_Available data_:
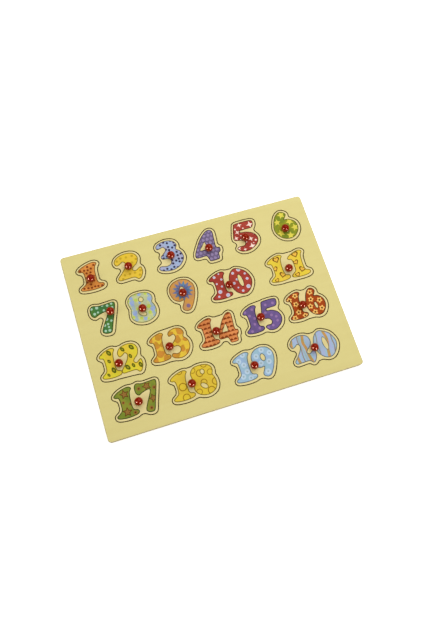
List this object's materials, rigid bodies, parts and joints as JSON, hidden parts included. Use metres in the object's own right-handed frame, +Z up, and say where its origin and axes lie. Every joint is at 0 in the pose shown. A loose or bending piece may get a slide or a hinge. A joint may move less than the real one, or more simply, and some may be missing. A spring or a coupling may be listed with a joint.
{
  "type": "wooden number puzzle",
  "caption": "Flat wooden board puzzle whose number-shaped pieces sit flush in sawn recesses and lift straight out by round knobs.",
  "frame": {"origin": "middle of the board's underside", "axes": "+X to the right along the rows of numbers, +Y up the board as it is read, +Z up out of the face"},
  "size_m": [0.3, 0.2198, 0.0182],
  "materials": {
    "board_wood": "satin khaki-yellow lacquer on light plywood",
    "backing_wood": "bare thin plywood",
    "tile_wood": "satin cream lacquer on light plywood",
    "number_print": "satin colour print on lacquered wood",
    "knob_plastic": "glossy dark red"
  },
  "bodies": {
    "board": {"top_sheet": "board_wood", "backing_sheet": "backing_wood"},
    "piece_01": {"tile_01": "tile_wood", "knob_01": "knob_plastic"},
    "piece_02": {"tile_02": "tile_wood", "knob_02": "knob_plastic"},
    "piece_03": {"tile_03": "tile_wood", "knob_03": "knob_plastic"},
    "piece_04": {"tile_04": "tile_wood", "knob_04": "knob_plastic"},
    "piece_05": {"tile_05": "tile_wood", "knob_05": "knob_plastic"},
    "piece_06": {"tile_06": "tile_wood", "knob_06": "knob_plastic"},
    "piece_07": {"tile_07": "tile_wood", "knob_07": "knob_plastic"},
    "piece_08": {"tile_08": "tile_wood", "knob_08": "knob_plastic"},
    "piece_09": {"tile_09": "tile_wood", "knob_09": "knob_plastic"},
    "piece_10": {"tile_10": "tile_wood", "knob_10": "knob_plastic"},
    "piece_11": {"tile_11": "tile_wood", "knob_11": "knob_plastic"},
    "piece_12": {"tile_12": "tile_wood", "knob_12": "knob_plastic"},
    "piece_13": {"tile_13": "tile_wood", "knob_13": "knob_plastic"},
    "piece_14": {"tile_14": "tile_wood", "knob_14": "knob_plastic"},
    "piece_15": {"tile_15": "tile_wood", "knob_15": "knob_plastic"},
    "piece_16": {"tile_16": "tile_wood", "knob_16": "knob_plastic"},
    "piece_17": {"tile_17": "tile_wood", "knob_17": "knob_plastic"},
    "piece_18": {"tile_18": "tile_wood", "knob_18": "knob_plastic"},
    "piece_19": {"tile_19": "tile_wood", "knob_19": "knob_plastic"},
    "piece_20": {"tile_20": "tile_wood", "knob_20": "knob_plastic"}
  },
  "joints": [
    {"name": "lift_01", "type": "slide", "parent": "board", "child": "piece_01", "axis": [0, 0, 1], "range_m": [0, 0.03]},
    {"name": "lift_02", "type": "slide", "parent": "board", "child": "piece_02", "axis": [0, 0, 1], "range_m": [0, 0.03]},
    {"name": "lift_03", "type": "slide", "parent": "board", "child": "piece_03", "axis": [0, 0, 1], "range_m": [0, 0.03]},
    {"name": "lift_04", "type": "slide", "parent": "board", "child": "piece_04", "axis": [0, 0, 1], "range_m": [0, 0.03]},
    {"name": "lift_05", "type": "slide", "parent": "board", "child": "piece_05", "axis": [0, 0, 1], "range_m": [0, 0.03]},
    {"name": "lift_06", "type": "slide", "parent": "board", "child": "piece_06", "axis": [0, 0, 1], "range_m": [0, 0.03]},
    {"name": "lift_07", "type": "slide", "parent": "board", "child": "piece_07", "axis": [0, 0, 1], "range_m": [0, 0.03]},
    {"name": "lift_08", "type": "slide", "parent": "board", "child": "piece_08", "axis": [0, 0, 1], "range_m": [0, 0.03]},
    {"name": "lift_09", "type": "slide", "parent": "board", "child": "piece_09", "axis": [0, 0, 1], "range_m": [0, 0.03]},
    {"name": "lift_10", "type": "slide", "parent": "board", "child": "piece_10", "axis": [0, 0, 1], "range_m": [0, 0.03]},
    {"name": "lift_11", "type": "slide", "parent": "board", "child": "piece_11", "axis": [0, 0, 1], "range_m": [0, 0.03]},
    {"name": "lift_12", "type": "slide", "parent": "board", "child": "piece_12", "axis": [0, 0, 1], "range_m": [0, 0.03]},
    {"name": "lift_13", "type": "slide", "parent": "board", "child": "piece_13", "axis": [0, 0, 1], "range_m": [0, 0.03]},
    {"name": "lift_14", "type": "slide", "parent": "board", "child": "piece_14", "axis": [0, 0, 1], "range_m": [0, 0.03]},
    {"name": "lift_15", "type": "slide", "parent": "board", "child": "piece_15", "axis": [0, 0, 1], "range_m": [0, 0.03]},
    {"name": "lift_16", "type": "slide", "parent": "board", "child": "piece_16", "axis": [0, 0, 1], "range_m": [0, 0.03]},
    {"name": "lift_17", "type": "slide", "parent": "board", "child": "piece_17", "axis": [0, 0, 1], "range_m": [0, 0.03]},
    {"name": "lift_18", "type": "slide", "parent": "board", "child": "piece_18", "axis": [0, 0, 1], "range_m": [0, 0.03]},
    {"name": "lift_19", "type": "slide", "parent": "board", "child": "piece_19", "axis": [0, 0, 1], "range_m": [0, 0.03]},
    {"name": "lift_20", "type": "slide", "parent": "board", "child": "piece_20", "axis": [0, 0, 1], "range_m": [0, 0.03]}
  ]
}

_Task requirements_: Pick each line holding the word "joints" out of the data and copy it.

_Answer_:
List this object's materials, rigid bodies, parts and joints as JSON, hidden parts included. Use metres in the object's own right-handed frame, +Z up, and say where its origin and axes lie. Every joint is at 0 in the pose shown. A loose or bending piece may get a slide or a hinge. A joint may move less than the real one, or more simply, and some may be missing. A spring or a coupling may be listed with a joint.
  "joints": [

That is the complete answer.